Although Northwind does not require any many-to-many associations, it would be easy to introduce some. For example, perhaps we could define a product classification, one where products might be on more than one category, for example "BOOK and FICTION", or "CD and CLASSICAL and MUSAK".
To represent such structures in a relational database requires a special table called a join table. In such a table columns define foreign keys to the rows they join. For example:
**PRODUCT** ID Name Price ---- ---- ----- 123 Abbey Road 12.99 **CATEGORY** ID Name ---- ---- 23 CD 35 CLASSICAL 44 POP **PRODUCT_CATEGORY** Product Category ----- ------ 123 23 123 44
where PRODUCT_CATEGORY is a join table that "joins" the "PRODUCT" and
"CATEGORY" tables, defining the many-to-many association.
In order to be able to extract data efficiently, a relational database must maintain indexes on both the columns of the join table. A query across the table structure might look something like this:
SELECT PRODUCT.Name, CATEGORY.Name FROM PRODUCT_CATEGORY JOIN PRODUCT ON (PRODUCT_CATEGORY.Product=PRODUCT.ID) JOIN CATEGORY ON (PRODUCT_CATEGORY.Category=CATEGORY.ID)
In GPO the same fundamental structure is required. However, the join
structure can be provided by another GPO that can be stored with either one of the
linked objects. The effect of this, is that navigating many-to-many associations is of
the same order of efficiency as navigating a one-to-many association. Okay, not exactly the
same, and there is a small "space" penalty, but it is not significant.
Here is what it would look like using GPO:
GPOMap abbey = new GPOMap(om);
abbey.set("Name", "Abbey Road");
abbey.set("Price", 12.99);
GPOMap cd = new GPOMap(om);
cd.set("Name", "CD");
GPOMap pop = new GPOMap(om);
pop.set("Name", "POP");
new ManyManyLink("product-category", abbey, "category-product", cd);
new ManyManyLink("product-category", abbey, "category-product", pop);
In order to retrieve the categories associated with abbey we
simple get the LinkSet associated with "product-category" and
request an iterator.
Iterator cats = abbey.getLinkSet("product-category").iterator();
[The default action of the LinkSet iterator is to "resolve"

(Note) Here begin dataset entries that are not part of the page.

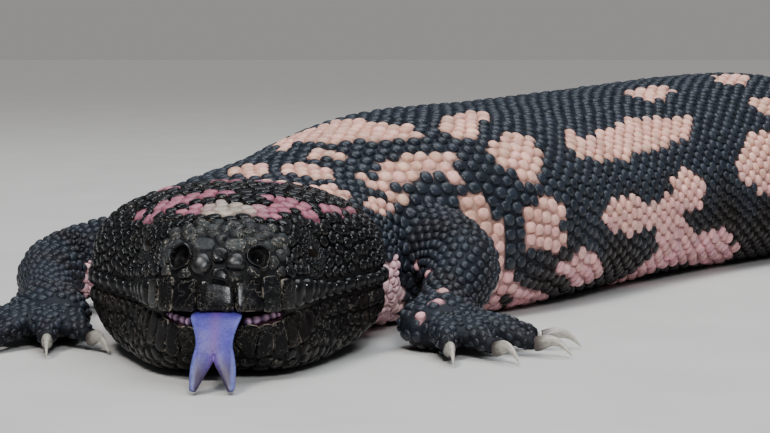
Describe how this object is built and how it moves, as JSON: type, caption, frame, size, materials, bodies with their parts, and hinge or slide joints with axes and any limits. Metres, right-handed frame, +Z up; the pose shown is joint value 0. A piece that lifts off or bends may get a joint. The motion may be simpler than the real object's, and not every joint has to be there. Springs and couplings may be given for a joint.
{
  "type": "gila monster",
  "caption": "Life-size gila monster lying flat with its head low, mouth ajar and forked tongue out, as a still museum model.",
  "frame": {"origin": "on the floor, on the flat of the belly under the middle of the trunk", "axes": "+Z up from the floor, -Y the way the head points, +X to the animal's left at the head"},
  "size_m": [0.2715, 0.4367, 0.0498],
  "materials": {
    "skin": "black beaded skin with pink and peach blotches, waxy sheen",
    "tongue": "wet lavender flesh",
    "gum": "wet pink gum",
    "eye": "glossy black",
    "claw": "pale grey horn"
  },
  "bodies": {
    "root": {"head": "skin", "lower_jaw": "skin", "neck": "skin", "chest": "skin", "midbody": "skin", "rump": "skin", "tail_base": "skin", "tail_middle": "skin", "tail_tip": "skin", "upper_arm_left": "skin", "forearm_left": "skin", "hand_left": "skin", "thigh_left": "skin", "shin_left": "skin", "foot_left": "skin", "upper_arm_right": "skin", "forearm_right": "skin", "hand_right": "skin", "thigh_right": "skin", "shin_right": "skin", "foot_right": "skin", "tongue": "tongue", "gum_left": "gum", "gum_right": "gum", "eye_left": "eye", "eye_right": "eye", "claw_hand_left_1": "claw", "claw_hand_left_2": "claw", "claw_hand_left_3": "claw", "claw_hand_left_4": "claw", "claw_hand_left_5": "claw", "claw_hand_right_1": "claw", "claw_hand_right_2": "claw", "claw_hand_right_3": "claw", "claw_hand_right_4": "claw", "claw_hand_right_5": "claw", "claw_foot_left_1": "claw", "claw_foot_left_2": "claw", "claw_foot_left_3": "claw", "claw_foot_left_4": "claw", "claw_foot_left_5": "claw", "claw_foot_right_1": "claw", "claw_foot_right_2": "claw", "claw_foot_right_3": "claw", "claw_foot_right_4": "claw", "claw_foot_right_5": "claw"}
  },
  "joints": []
}
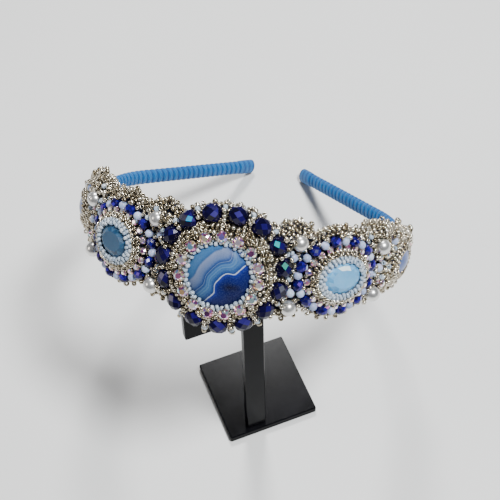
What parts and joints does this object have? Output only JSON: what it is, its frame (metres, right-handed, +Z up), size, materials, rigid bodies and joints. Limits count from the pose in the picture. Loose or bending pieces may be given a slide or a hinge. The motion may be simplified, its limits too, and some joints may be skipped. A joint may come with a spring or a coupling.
{
  "type": "beaded headband on display stand",
  "caption": "Bead-embroidered folk headband with a banded blue cabochon rosette and cord-wrapped hoop, leaning on a small black acrylic T stand.",
  "frame": {"origin": "centre of the stand foot's underside, on the table", "axes": "+Z up; -Y is the way the rosette faces; +X to the viewer's right; the stand itself is turned 29.6 degrees about Z"},
  "size_m": [0.1169, 0.1459, 0.1265],
  "materials": {
    "acrylic_black": "gloss black acrylic sheet",
    "cord_blue": "sky-blue cord wrapped side by side",
    "leather_navy": "matt navy",
    "agate_blue": "polished banded stone",
    "opal_glass": "cut, milky pale blue",
    "lavender_glass": "smooth, milky lavender blue",
    "seed_silver": "warm silver seed beads",
    "crystal_ab": "cut crystal with a rainbow coat in silver cups",
    "navy_glass": "fire polished navy with a green-violet coat",
    "bead_blue": "cobalt and milky light-blue beads in turn",
    "pearl_grey": "silver-grey pearl"
  },
  "bodies": {
    "root": {"stand_foot": "acrylic_black", "stand_tee": "acrylic_black", "hoop": "cord_blue", "backing": "leather_navy", "centre_cabochon": "agate_blue", "centre_bezel": "seed_silver", "centre_chatons": "crystal_ab", "navy_bead_01": "navy_glass", "navy_bead_02": "navy_glass", "navy_bead_03": "navy_glass", "navy_bead_04": "navy_glass", "navy_bead_05": "navy_glass", "navy_bead_06": "navy_glass", "navy_bead_07": "navy_glass", "navy_bead_08": "navy_glass", "navy_bead_09": "navy_glass", "navy_bead_10": "navy_glass", "navy_bead_11": "navy_glass", "navy_bead_12": "navy_glass", "navy_bead_13": "navy_glass", "navy_bead_14": "navy_glass", "navy_bead_15": "navy_glass", "pearl_upper_left": "pearl_grey", "pearl_lower_left": "pearl_grey", "pearl_upper_right": "pearl_grey", "pearl_lower_right": "pearl_grey", "pearl_far_upper_left": "pearl_grey", "pearl_far_lower_left": "pearl_grey", "pearl_far_upper_right": "pearl_grey", "pearl_far_lower_right": "pearl_grey", "side_stone_left": "opal_glass", "side_stone_right": "opal_glass", "side_bezel_left": "seed_silver", "side_bezel_right": "seed_silver", "side_bead_ring_left": "bead_blue", "side_bead_ring_right": "bead_blue", "end_stone_left": "lavender_glass", "end_stone_right": "lavender_glass", "end_bezel_left": "seed_silver", "end_bezel_right": "seed_silver"}
  },
  "joints": []
}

any many-to-many references.]
This just means that any reference from one table to another must be valid - that if a foreign key value is provided, a matching primary key value in the "foreign" table must exist.
It is easy to see why this is such a big deal. The association of data using foreign keys is fundamental to database design.
Relational databases provide a number of tools to help with managing referential
integrity, from CONSTRAINTS to TRIGGERS. It is mostly
down to the database designer tho' to specify how these should be applied, and this
can get pretty complicated. (Which tends to be why you need a Database Administrator
- to fix things when things go wrong)
In GPO the intrinsic object linking structures guarantee that
referential integrity is maintained. It is simply not possible for a reference to exist
to an object that does not.
From the point of view of system/design scalability this is a huge bonus. It is possible to design object structures without consideration for how the referential integrity should be managed - the system will look after its own referential integrity.
You may have noticed that recent GPO snippets have not bothered to create
"Table" objects. In GPO we would tend to address the object associations
directly and not worry about mappings to data in tables.
In a database, the root object is the "database" itself. And the "tables" are globally accessible from that object.
Initially, we created a global "database" object in GPO. We can now
think how we would like to organize our objects to implement the "Northwind" model. Rather
than a global "database", we can instead retrieve a "Northwind" object:
GPOMap nw = new GPOMap(om);
nw.set("Name", "Northwind");
om.remember("Root", nw);
The next time we start up the system, we will be able to recall the root
object:
GPOMap nw = om.recall("Root");
Our root "Northwind" object will have one-to-many associations with "Contacts", "Products" and "Orders". It should be able to lookup a "Contact" by its name - and maybe a "Product" also.
om.registerClassifier("contact/northwind", "Name");
om.registerClassifier("product/northwind", "Name");
ILinkSet contacts = nw.getLinkSet("contact/northwind");
ILinkSet products = nw.getLinkSet("product/northwind");
We can now create some contacts and products:
GPOMap c1 = new GPOMap(om);
c1.set("Name", "Mr Brown");
contacts.addMember(c1);
GPOMap p1 = new GPOMap(om);
p1.set("Name", "Widget");
products.addMember(c1);
Intially this seems very similar to the global "Table" model, with "Northwind" simply replacing the "Database", but as the model develops it will move further from the flat "table" structure.
We can create an "Order" object, add "OrderItems" to the order, specify which "Contact" is the "Customer" for the "Order", which "Contact" should the "Order" be "DeliveredTo", etc.. etc..
We become less interested in global "Orders" - and certainly not global "OrderItems". Instead "OrderItems" are simply objects that are referenced from an "Order" and a "Product" object.
You may now be interested in taking a look at another whitepaper, one that
introduces "The Alchemist" system generator. In this
whitepaper "Northwind" is fully implemented using "The Alchemist". Rather
than using GPOMap objects directly, specialized java
classes provide interfaces to provide a programming API to the
implemented object model.
GPO can be used to represent similar data structures to a relational
database. If we choose to, we can even represent the sets of objects as "tables" within
a "database".
The intrinsic object linking implemented by GPO provide guaranteed
referential integrity and efficient navigation of object associations.
Property value based indexing is provided using "Classifier" objects over a specified one-to-many or many-to-many set.